До покушения Каплан большевики говорили о Ленине в общем довольно сдержанно. Однако в личном общении они выказывали к нему порой чрезмерную почтительность, которой удостаивается не всякий политический лидер. Н.Н.Суханова, например, поразило, что в 1917 году, еще до прихода Ленина к власти, его приверженцы проявляли к нему «пиетет совершенно исключительный» и воздавали ему почести, «как рыцари — Святому Граалю»61
. Уже в январе 1918 года Луначарский, один из наиболее интеллигентных и образованных большевистских светил, напоминал Ленину, что он принадлежит теперь не самому себе, но — «человечеству»62. Имелись и другие ранние проявления зарождавшегося культа, и если до поры до времени процесс обожествления не заходил слишком далеко, то только потому, что этому сопротивлялся сам Ленин. Так, он не позволил советским руководителям возродить существовавшие в царской России законы, которые предусматривали суровое наказание за надругательство над портретом правителя63. Его тщеславие странным образом растворялось в успехах общего «дела», удовлетворялось ими и не требовало особого «культа личности».Личные запросы Ленина были чрезвычайно скромными: в том, что касалось жилья, пищи, одежды, он довольствовался самым необходимым.

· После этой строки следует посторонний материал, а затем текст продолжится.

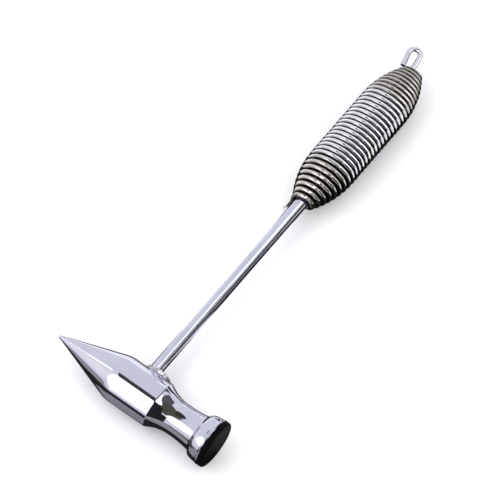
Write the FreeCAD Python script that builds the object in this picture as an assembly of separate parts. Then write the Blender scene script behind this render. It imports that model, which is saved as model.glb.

Безразличие к роскоши, свойственное российской интеллигенции, было доведено у него до предела, и даже в годы, когда он находился на вершине власти, образ его жизни был простым, почти аскетическим. Он «всегда ходил в одном и том же темном костюме с широкими брюками, которые казалось, были ему несколько коротки, и с таким же коротковатым однобортным пиджаком, в мягком белом воротничке и старом галстуке. Галстук, по-моему, в течение многих лет был один и тот же: черный, в белый цветочек, в одном месте слегка потертый»64
. Эта простота, которой впоследствии подражали многие диктаторы, не препятствовала — и даже в некотором смысле способствовала — возникновению культа его личности. Ленин был первым из числа современных «народных» лидеров, которые, подчиняя себе массы, остаются по своей внешности и по видимому образу жизни неотличимы от рядового представителя этих масс. Это уже отмечалось как характерная черта диктаторов нашего времени: «В современных абсолютистских режимах лидер не отличается от своих подданных, как отличались тираны в прежние времена, но, напротив, являет собой как бы воплощение общих для них черт. Тиран XX века — это прежде всего «поп-звезда», и его личные качества остаются невыявленными...»65Литература о Ленине, выпущенная в России в 1917-м и в первые восемь месяцев 1918 года, на удивление бедна66
. Все, что было написано о нем в 1917 году, вышло в основном из-под пера его оппонентов, и, хотя большевистская цензура вскоре положила конец этим враждебным выступлениям, сами большевики почти ничего не писали о своем лидере, известном главным образом в их узком кругу. Выстрелы Фанни Кап-лан открыли дорогу ленинской агиографии. Уже 3—4 сентября 1918 года Троцкий и Каменев выступили со славословием Ленину, которое было выпущено тиражом 1 млн. экземпляров67. Примерно в то же время Зиновьев напечатал свой панегирик Ленину тиражом 200 тыс. экземпляров, а его короткая популярная биография вышла тиражом 300 тыс. экземпляров. По словам Бонч-Бруевича, как только Ленин поправился, он остановил это извержение68, но в 1920 году позволил повторить то же самое в несколько более скромных масштабах в связи со своим пятидесятилетием и окончанием гражданской войны. Однако к 1923 году, когда состояние здоровья заставило Ленина отойти от активной деятельности, ленинская агиография превратилась уже в настоящую индустрию, в которой были заняты тысячи людей — как в иконописном деле в дореволюционной России.Странное впечатление производит эта литература на современного читателя: ее почтительная, приторно-сентиментальная интонация резко контрастирует с тем грубым языком, которым большевики обычно изъяснялись по другим поводам. Образ Спасителя человечества, снятого с креста и затем воскресшего из мертвых, с трудом сочетается с мотивом «беспощадной борьбы» со всеми его врагами. Так, Зиновьев, который хотел заставить «буржуазию» жрать солому, говоря о Ленине, называет его «апостолом мирового коммунизма», «вождем Божьей милостью» — почти как Марк Антоний, который в речи над гробом Цезаря превознес его как «божество небесное»69
. Иные коммунисты шли еще дальше, например, один поэт писал о нем, как о «непобедимом посланце мира в терновом венце клеветы». Такие параллели, намеки на нового Христа, были вполне обычными в советских публикациях конца 1918 года. Власти, одной рукой распространявшие их массовыми тиражами, другой рукой тысячами казнили заложников70.